The interior is much more lavish, with a richness of varied stones and woods, but it is also incessantly geometric. The most famous feature is the ceramic frieze in the dining room by the Austrian symbolist painter Gustav Klimt.[12] The house was declared a UNESCO World Heritage Site in 2009.[1]
Other notable Art Nouveau architects in Brussels include:
One particular aspect of Brussels' Art Nouveau was the use of sgraffito for exterior or interior decoration. This was a technique invented during the Renaissance, involving applying layers of tinted plaster to a damp wall. It was used in particular by architect Paul Hankar on the façades of houses. The artist-decorator Paul Cauchie made sgraffito for the façade of his own residence, as did the painter Albert Ciamberlani.
Glass art was a medium in which Art Nouveau found new and varied ways of expression. Intense amount of experimentation went on to find new effects of transparency and opacity: in engraving with cameo, double layers, and acid engraving, a technique that permitted production in series. Philippe Wolfers (1858–1929), whose store was located in Brussels, was one of the pioneers of the style. He not only created vases in organic and floral forms, but also jewellery, bronzes, lamps, glassware, and other decorative objects, produced mostly for the leading Belgian glass factory of Val Saint Lambert. Wolfers was noted particularly for creating works of symbolist glass, often with metal decoration attached.[17][18]
Another feature of Brussels' Art Nouveau was the use of stained glass windows with that style of floral themes in residential salons. Victor Horta used stained glass windows, combined with ceramics, wood and iron decoration with similar motifs, to create a harmony between functional elements and decoration, making a unified work of art or Gesamtkunstwerk ("total work of art"). One example is the stained glass window of the doorway of the Hôtel van Eetvelde (1895).

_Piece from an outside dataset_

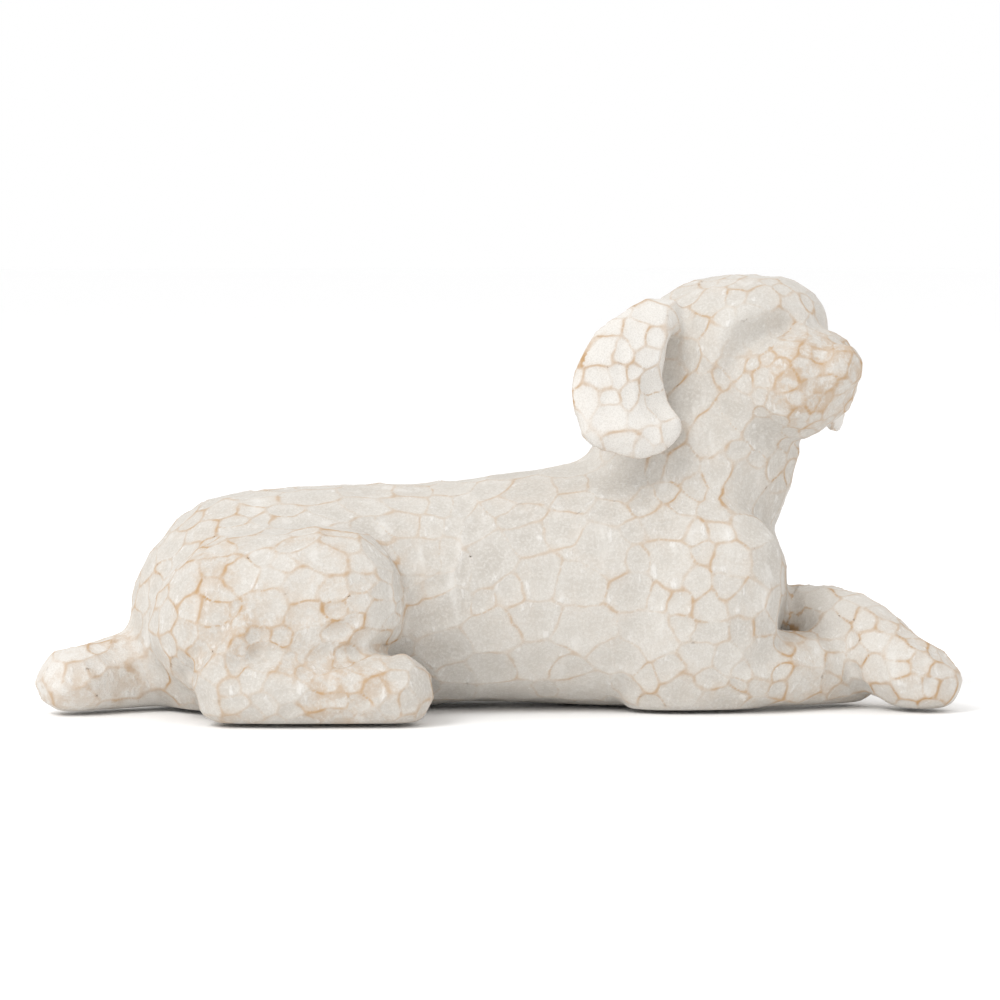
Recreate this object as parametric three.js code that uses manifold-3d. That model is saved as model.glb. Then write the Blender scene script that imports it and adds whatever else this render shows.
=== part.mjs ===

Art Nouveau architecture made use of many technological innovations of the late 19th century, especially the use of exposed iron and large, irregularly shaped pieces of glass for architecture. The French architectural theorist Eugène Viollet-le-Duc had advocated showing, rather than concealing the iron frameworks of modern buildings, but Brussels' Art Nouveau architects went a step further: they added iron decoration in curves inspired by floral and vegetal forms both in the interiors and exteriors of their buildings. They took the form of stairway railings, light fixtures, and other details in the interior, as well as balconies and other ornaments on the exterior.[19]
Victor Horta, who had worked on the construction of iron and glass Royal Greenhouses of Laeken, was one of the first to create Art Nouveau ironwork. His use of wrought iron or cast iron in scrolling whiplash forms on doorways, balconies and gratings became some of the most distinctive features of Art Nouveau architecture. The use of metal decoration in vegetal forms soon also appeared in silverware, lamps, and other decorative items.[19]
Many Brussels architects, including Victor Horta and Henry Van de Velde, also designed the furniture and other interior decoration of their houses. The curving designs of the wood and patterns on the upholstery matched the designs of the walls and other interior features. The furniture was hand-made particularly for each house. One drawback of Art Nouveau was that the furniture could not be changed or replaced with a different style without disrupting the harmony of the room.
Another notable figure in early Belgian Art Nouveau furniture and design was Gustave Serrurier-Bovy (1858–1910). He lived for a time in England, and was influenced by works of William Morris and the Arts and Crafts Movement. His work showed the rustic influence of Arts and Crafts style, but he added his own elements of asymmetry. He also combined different types of furniture into single units, such as a desk with an attached bookcase, chest of drawers, and cupboard. His later work was much more geometrical, well on the path towards modernism.[20]
The most prominent Art Nouveau jeweller in Brussels was Philippe Wolfers. He was also a sculptor and silversmith, and combined these different skills in a variety of works. He designed jewellery and other objects based on insects, plants, and animals, using previous materials and natural curving forms. His work often crossed the frontiers between sculpture and decorative art, inspired by the lines of forms ranging from dragonflies to bats to Grecian masks. An example is a pendant with a pearl and a swan surrounded by serpents.[21] Another important figure was Frans Hoosemans, who made small works of sculpture, candlesticks and other objects using ivory, silver, and other precious materials.
Among Brussels' Art Nouveau creations, four buildings by Victor Horta were added to the UNESCO World Heritage List in 2000 under the title "Major town houses of the architect Victor Horta (Brussels)": the Hôtel Tassel, the Hôtel Solvay, the Hôtel van Eetvelde and the Horta House (currently the Horta Museum).[9]
The Stoclet Palace, built between 1905 and 1911 by the Austrian architect Josef Hoffmann, one of the founders of the Viennese Secession, has also been listed as a World Heritage Site since 2009.[1]